Bening’s Nic describes Ruffalo’s Paul as “self-satisfied” early on, and indeed that term could be used to describe almost all of the characters. A scruffy, motorcycle-riding proprietor of an organic farm and restaurant, Paul does seem to be something of a fantasy figure. Nic and Jules, meanwhile, take pride in being a prosperous model of an alternative American family. Their kids have survived having two moms just fine, thank you very much.
Then the movie starts chipping away at these characters, revealing them to be nothing more than the idealized perceptions they have of themselves. Paul turns out to be a less than perfect father figure, Jules makes a staggering lapse in judgment and Nic responds to seeing her family slip away by tightening her perfectionist grip with one hand and reaching for a wine bottle with the other.
What’s remarkable about The Kids Are All Right, however, is that the movie doesn’t deliver any sort of condemnation. At first this is frustrating – some of these mistakes are so egregious you want these characters to be judged – but eventually you come to appreciate the way writer-director Lisa Cholodenko uses each character’s flaws to make them fully human.

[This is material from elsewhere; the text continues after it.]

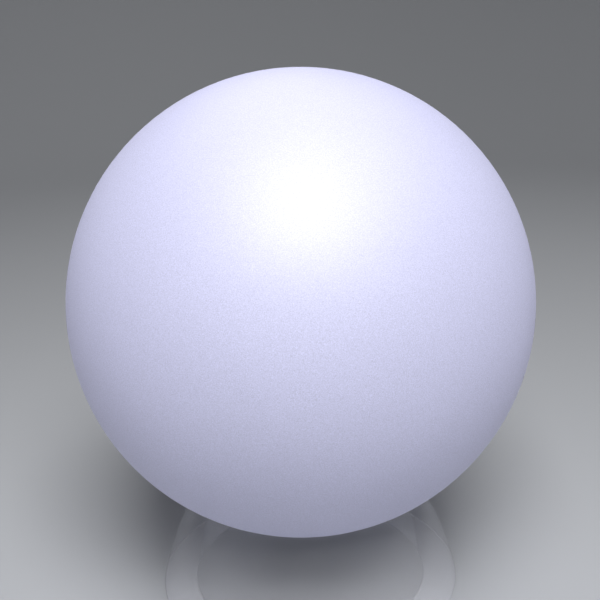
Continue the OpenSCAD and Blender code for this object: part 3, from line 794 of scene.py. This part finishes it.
def cell_grid(low, high, corner):
    """Section: y = (A - c) clip(1.5 cos a) + c cos a and z = (B - c) clip(2.5 sin a) + c sin a,
    drawn in by a quarter circle at the ends and by ripples of sin(26 a) that fade from there."""
    middle, half = (low + high) / 2, (high - low) / 2
    a = np.linspace(0, 2 * np.pi, 208, endpoint=False)
    y = (half[1] - corner) * np.clip(1.5 * np.cos(a), -1, 1) + corner * np.cos(a)
    z = (half[2] - corner) * np.clip(2.5 * np.sin(a), -1, 1) + corner * np.sin(a)
    turn = np.linspace(0, np.pi / 2, 9)
    straight = half[0] - END_CURVE
    ends = straight + END_CURVE * np.sin(turn)
    x = np.concatenate([-ends[::-1], np.linspace(-1, 1, 60)[1:-1] * straight, ends])[:, None]
    over = np.clip((np.abs(x) - straight) / END_CURVE, 0, 1)
    near = np.clip((np.abs(x) - half[0] + FOLD_REACH) / FOLD_REACH, 0, 1) ** 2
    fold = FOLD_DEPTH * near * (1 + np.sin(26 * a + 2 * np.sin(3 * a)))
    draw = END_CURVE * (1 - np.sqrt(1 - over**2)) + fold
    grid = np.stack([x + 0 * a, y * (1 - draw / half[1]), z * (1 - draw / half[2])], -1)
    caps = [np.broadcast_to([sign * half[0], 0, 0], grid[:1].shape) for sign in (-1, 1)]
    return (np.concatenate([caps[0], grid, caps[1]]) + middle)[None]


cell_box = [np.array(v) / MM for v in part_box("battery_cell")]
cell = piece("wrapped_cell", wrap, 60, (cell_grid(*cell_box, 2.0), False))
stands_for(cell, "battery_cell", "globe")

# %% [markdown]
# ## The floor
#
# The studio has a pale floor that curves up into its own wall on every side, like a shallow bowl,
# so that no edge shows from any view. It is flat for 1.1 m and then rises with the square of the
# distance. It lies 0.3 mm under the ring's foot, because two faces in one plane would flicker. It
# isn't part of the object.

# %% Pale floor
FLAT, REACH, RISE, GAP = 1.1, 3.6, 3.0, 0.0003
flat_rows, curved_rows = np.linspace(0.05, FLAT, 12), np.linspace(FLAT, REACH, 40)[1:]
out = np.concatenate([[0.0], flat_rows, curved_rows])
climb = RISE * (np.clip(out - FLAT, 0, None) / (REACH - FLAT)) ** 2 - GAP
floor_finish = Finish("pale_floor", (0.46, 0.47, 0.5), 0.62, Specular_IOR_Level=0.3)
patch = floor_finish.noise(0.5, 2.0)
floor_finish.feed(Base_Color=floor_finish.blend(patch, (0.39, 0.4, 0.42), (0.41, 0.42, 0.44)))
floor = piece("floor", floor_finish, 60, (spun(np.stack([out, climb], -1) / MM, 128), False))

# %% [markdown]
# ## Light
#
# One large soft lamp stands in front and above, a little to the right. It makes the broad bright
# spot high on the ball. A weaker one, far behind, gives the back of the ball and the ring a soft
# edge, and the pale surroundings fill the rest.

# %% Lamps
def soft_lamp(name, azimuth, elevation, distance, size, power):
    """A square lamp that faces the ball's middle. Azimuth 0 is in front, 90 is to the right."""
    a, e = math.radians(azimuth), math.radians(elevation)
    away = Vector((math.sin(a) * math.cos(e), -math.cos(a) * math.cos(e), math.sin(e)))
    light = bpy.data.lights.new(name, "AREA")
    light.size, light.energy = size, power
    lamp = bpy.data.objects.new(name, light)
    lamp.matrix_world = looking_from(away, distance)
    lamp.visible_camera = False
    bpy.context.scene.collection.objects.link(lamp)
    return lamp


key = soft_lamp("key_lamp", azimuth=6, elevation=55, distance=1.1, size=0.6, power=19)
rear = soft_lamp("rear_lamp", azimuth=192, elevation=48, distance=2.3, size=1.0, power=6)
world = bpy.data.worlds.new("surroundings")
bpy.context.scene.world = world
world.use_nodes = True
sky = world.node_tree.nodes["Background"]
sky.inputs["Color"].default_value = (0.9, 0.92, 1.0, 1.0)
sky.inputs["Strength"].default_value = 0.08
bpy.context.scene.view_settings.view_transform = "Standard"
print("lamps:", key.name, "and", rear.name)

Credit should also be given to the performances. Moore gives Jules a tremulous vulnerability. Bening captures the terror of a well-meaning control freak losing her grip. Ruffalo, meanwhile, is brave enough to make Paul a slippery figure rather than a sympathetic one.
As for the kids, they’re more than all right, especially Wasikowska. The Alice in Wonderland actress has a wavering moment when Joni departs for college that had me dreading my own good-bye to my daughters, even though it’s way down the road.
I suppose that reveals the major triumph of The Kids Are All Right: it’s infinitely relatable. There is a reason why this movie about a very unique family played successfully in suburban movie theaters in the Midwest. No matter what its plot particulars, The Kids Are All Right ultimately takes place within the human heart.